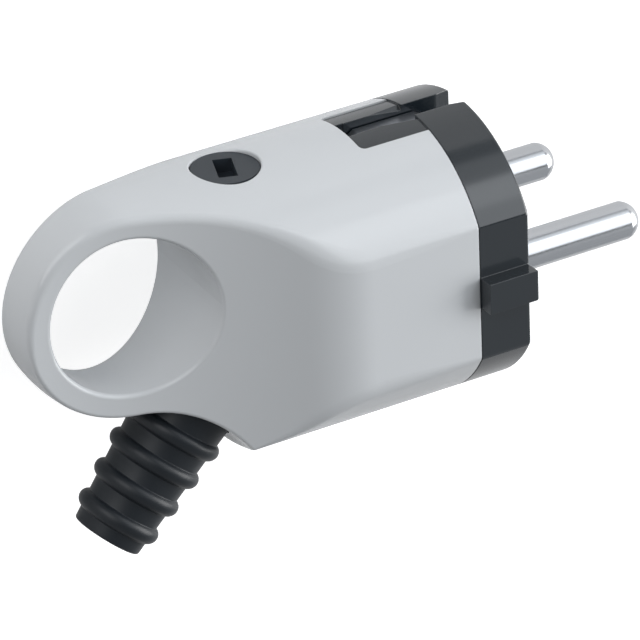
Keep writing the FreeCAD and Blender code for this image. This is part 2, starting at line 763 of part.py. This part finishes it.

---

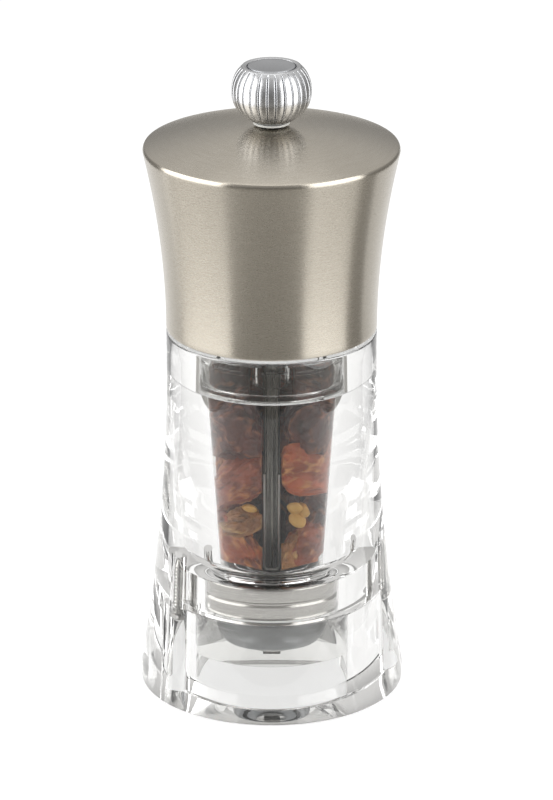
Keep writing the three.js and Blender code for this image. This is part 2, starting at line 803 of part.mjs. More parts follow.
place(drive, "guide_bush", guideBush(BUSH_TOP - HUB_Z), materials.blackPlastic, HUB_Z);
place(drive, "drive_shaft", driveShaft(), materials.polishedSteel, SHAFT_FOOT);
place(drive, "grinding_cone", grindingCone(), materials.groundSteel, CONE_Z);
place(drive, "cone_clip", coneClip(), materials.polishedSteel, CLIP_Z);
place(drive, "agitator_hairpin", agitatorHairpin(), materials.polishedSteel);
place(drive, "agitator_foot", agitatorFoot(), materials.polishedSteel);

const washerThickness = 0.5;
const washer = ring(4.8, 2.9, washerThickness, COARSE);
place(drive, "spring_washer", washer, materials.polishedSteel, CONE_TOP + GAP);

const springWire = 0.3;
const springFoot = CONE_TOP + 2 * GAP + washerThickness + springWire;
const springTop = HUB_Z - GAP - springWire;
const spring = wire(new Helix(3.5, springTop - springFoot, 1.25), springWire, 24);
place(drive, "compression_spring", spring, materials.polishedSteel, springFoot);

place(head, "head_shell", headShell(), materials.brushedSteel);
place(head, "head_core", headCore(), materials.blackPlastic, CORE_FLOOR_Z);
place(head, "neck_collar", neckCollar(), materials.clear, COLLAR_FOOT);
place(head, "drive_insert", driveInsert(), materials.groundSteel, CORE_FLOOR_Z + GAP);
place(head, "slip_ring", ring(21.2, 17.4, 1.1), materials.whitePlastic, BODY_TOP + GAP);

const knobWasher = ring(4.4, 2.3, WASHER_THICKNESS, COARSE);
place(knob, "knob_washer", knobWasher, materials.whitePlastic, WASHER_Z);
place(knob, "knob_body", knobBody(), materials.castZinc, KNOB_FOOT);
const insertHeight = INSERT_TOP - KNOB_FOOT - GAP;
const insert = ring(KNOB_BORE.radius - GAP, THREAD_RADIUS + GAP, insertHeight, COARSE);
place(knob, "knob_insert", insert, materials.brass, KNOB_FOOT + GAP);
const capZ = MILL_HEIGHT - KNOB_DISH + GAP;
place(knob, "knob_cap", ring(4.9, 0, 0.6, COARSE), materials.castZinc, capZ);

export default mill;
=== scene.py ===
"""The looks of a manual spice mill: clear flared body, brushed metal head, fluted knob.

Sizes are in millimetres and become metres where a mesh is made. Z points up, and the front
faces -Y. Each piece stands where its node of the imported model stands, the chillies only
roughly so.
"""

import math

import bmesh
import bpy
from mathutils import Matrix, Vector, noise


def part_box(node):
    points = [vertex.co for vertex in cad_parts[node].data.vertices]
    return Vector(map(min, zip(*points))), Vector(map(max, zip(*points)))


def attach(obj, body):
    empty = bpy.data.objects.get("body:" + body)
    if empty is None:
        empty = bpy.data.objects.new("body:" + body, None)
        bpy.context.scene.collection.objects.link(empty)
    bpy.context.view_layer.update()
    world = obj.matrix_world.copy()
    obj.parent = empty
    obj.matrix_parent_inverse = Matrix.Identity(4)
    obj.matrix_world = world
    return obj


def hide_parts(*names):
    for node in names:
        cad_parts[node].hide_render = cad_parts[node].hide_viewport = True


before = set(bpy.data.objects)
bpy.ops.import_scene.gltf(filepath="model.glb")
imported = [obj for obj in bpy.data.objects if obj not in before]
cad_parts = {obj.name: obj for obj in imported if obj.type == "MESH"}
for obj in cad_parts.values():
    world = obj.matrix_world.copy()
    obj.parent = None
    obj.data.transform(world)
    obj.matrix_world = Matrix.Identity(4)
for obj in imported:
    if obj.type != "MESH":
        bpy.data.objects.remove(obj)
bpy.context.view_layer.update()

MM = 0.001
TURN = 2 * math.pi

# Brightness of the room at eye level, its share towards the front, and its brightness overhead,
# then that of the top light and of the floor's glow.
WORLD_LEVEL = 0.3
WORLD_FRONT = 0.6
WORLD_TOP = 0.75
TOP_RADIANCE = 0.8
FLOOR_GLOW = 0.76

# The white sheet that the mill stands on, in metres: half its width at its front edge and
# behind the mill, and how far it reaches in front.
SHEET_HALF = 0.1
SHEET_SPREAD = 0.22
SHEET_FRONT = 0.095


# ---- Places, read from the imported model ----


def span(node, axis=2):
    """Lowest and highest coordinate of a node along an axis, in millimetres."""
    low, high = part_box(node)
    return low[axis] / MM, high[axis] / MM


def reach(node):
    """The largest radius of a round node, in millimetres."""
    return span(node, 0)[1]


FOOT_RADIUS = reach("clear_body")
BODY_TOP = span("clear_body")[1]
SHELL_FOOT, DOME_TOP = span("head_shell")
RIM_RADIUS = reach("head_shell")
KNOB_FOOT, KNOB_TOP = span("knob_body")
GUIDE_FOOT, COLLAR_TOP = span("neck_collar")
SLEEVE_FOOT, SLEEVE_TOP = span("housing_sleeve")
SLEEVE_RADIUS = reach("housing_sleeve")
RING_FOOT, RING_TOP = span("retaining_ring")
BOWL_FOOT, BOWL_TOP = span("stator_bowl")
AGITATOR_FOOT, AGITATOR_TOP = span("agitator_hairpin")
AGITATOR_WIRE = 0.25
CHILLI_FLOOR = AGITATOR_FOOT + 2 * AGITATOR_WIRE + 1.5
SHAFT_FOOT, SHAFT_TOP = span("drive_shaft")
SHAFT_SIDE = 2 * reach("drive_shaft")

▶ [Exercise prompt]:
Reproduce, exactly as written, the stretch of lines whose first line is the one with "bpy.context.scene.collection.objects.link(empty)" and whose last line is the one with "FLOOR_GLOW = 0.76".

▶ [The answer]:
        bpy.context.scene.collection.objects.link(empty)
    bpy.context.view_layer.update()
    world = obj.matrix_world.copy()
    obj.parent = empty
    obj.matrix_parent_inverse = Matrix.Identity(4)
    obj.matrix_world = world
    return obj


def hide_parts(*names):
    for node in names:
        cad_parts[node].hide_render = cad_parts[node].hide_viewport = True


before = set(bpy.data.objects)
bpy.ops.import_scene.gltf(filepath="model.glb")
imported = [obj for obj in bpy.data.objects if obj not in before]
cad_parts = {obj.name: obj for obj in imported if obj.type == "MESH"}
for obj in cad_parts.values():
    world = obj.matrix_world.copy()
    obj.parent = None
    obj.data.transform(world)
    obj.matrix_world = Matrix.Identity(4)
for obj in imported:
    if obj.type != "MESH":
        bpy.data.objects.remove(obj)
bpy.context.view_layer.update()

MM = 0.001
TURN = 2 * math.pi

# Brightness of the room at eye level, its share towards the front, and its brightness overhead,
# then that of the top light and of the floor's glow.
WORLD_LEVEL = 0.3
WORLD_FRONT = 0.6
WORLD_TOP = 0.75
TOP_RADIANCE = 0.8
FLOOR_GLOW = 0.76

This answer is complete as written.